Конец XIX века принес Рёскину личные трагедии, психическое расстройство, отречение от публичной жизни. Его идеалы оказались непопулярны в эпоху коммерциализации искусства. Однако именно он посеял семена, из которых позже вырастет движение искусств и ремёсел, влияние которого скажется на модерне, Баухаузе и даже современном экологическом дизайне.

Он доказал, что меценат может быть не только покровителем, но и интеллектуальным архитектором художественного мира. Его эстетика была не вкусом, а этикой. Он учил смотреть – и понимать.



Глава 10. Кураторы, галеристы, коллекционеры: новые меценаты

История искусства XXI века пишется не только художниками. Всё чаще за направлением движения, за трендами, за «открытиями» стоят те, кто не создаёт картины, но создает контекст – кураторы, галеристы, коллекционеры. Они стали новыми меценатами: не заказчиками, а инфраструктурой современного искусства. Их власть тоньше, но сильнее. Она проявляется в выборе, продвижении, организации, в том, кто получит место в галерее, на выставке, в музейной коллекции.

Куратор как автор

В XIX веке выставку организовывали чиновники, в XX – директора музеев. В XXI веке на авансцену выходит куратор как самостоятельная творческая фигура. Он не просто показывает искусство – он пишет его историю на ходу, отбирая, компонуя, трактуя.

Куратор – это новый медиатор между художником и зрителем, между художественной интенцией и её интерпретацией. Такие имена, как Ханс Ульрих Обрист, Оквуи Энвезор, Николас Буррио, Розалина Краусс, стали узнаваемыми почти наравне с самими художниками. Их тексты, выставочные концепции, способность выстраивать смысловые мосты между поколениями и темами – это новая форма меценатства, где поддержка выражается в внимании и идее.

Галерист: продюсер искусства

Галерист – это не просто владелец пространства.
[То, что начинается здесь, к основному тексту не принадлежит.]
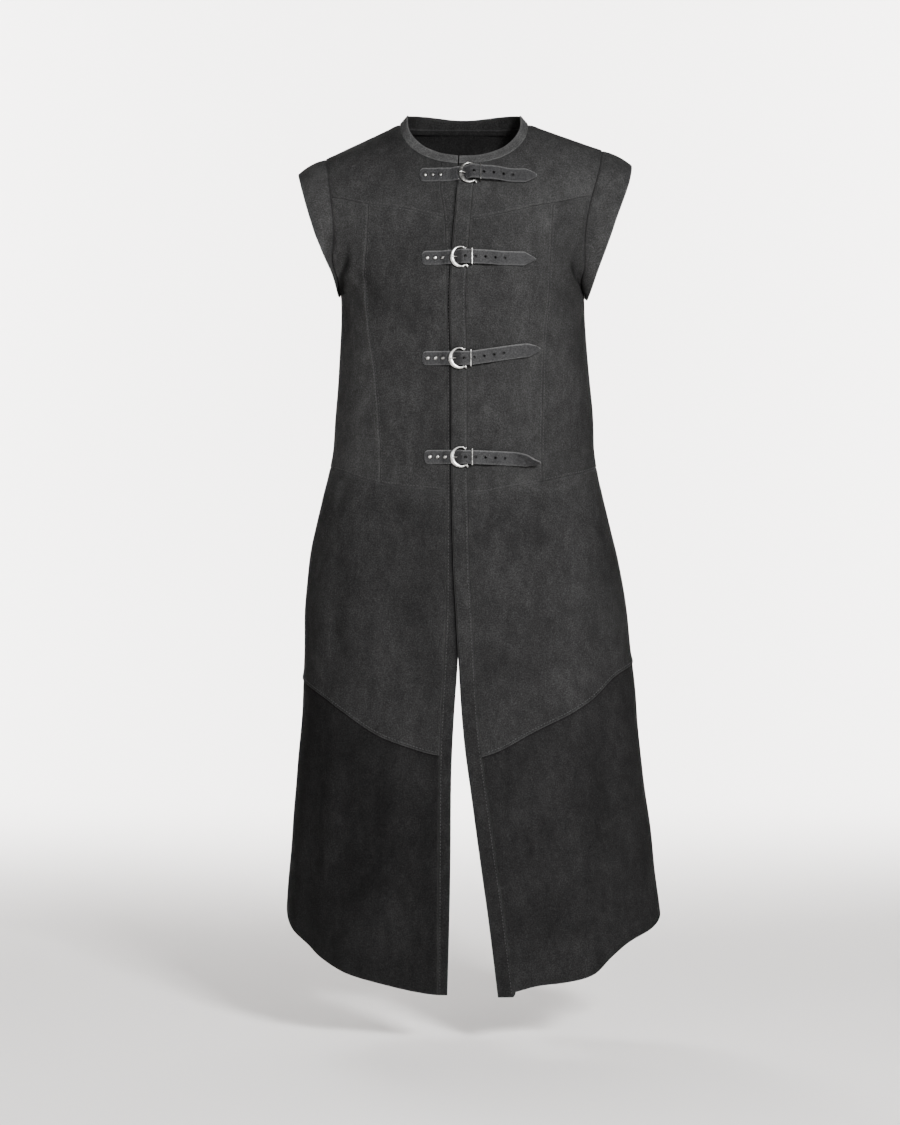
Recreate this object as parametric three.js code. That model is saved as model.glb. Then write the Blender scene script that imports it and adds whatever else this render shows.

Он становится продюсером, менеджером, психологом и стратегом для художника. Такие фигуры, как Ларри Гагосян, Дэвид Цвирнер, Мэри Бун, сыграли для своих авторов ту роль, которую в прошлом играли папы, короли и банкиры.

Они вкладывают ресурсы, рискуют, развивают карьеру художника. Их работа – не просто продать произведение, но создать его биографию: участие в ярмарках, выставках, каталогах, попадание в музейные коллекции. Галеристы XXI века выстраивают не только рынок, но и художественные нарративы.

Коллекционер как двигатель канона

Современный коллекционер – это не молчаливый владелец картин, а влиятельный участник арт-процесса. Он финансирует, выставляет, поддерживает, создает фонды и частные музеи. Франсуа Пино, Бернар Арно, Ингрид и Дитер Шафлер, Шейха Майсса Аль Тани, Леон Блэк – это не просто богатые люди, это редакторы арт-маркета, влияющие на то, что останется от нашего времени в искусстве.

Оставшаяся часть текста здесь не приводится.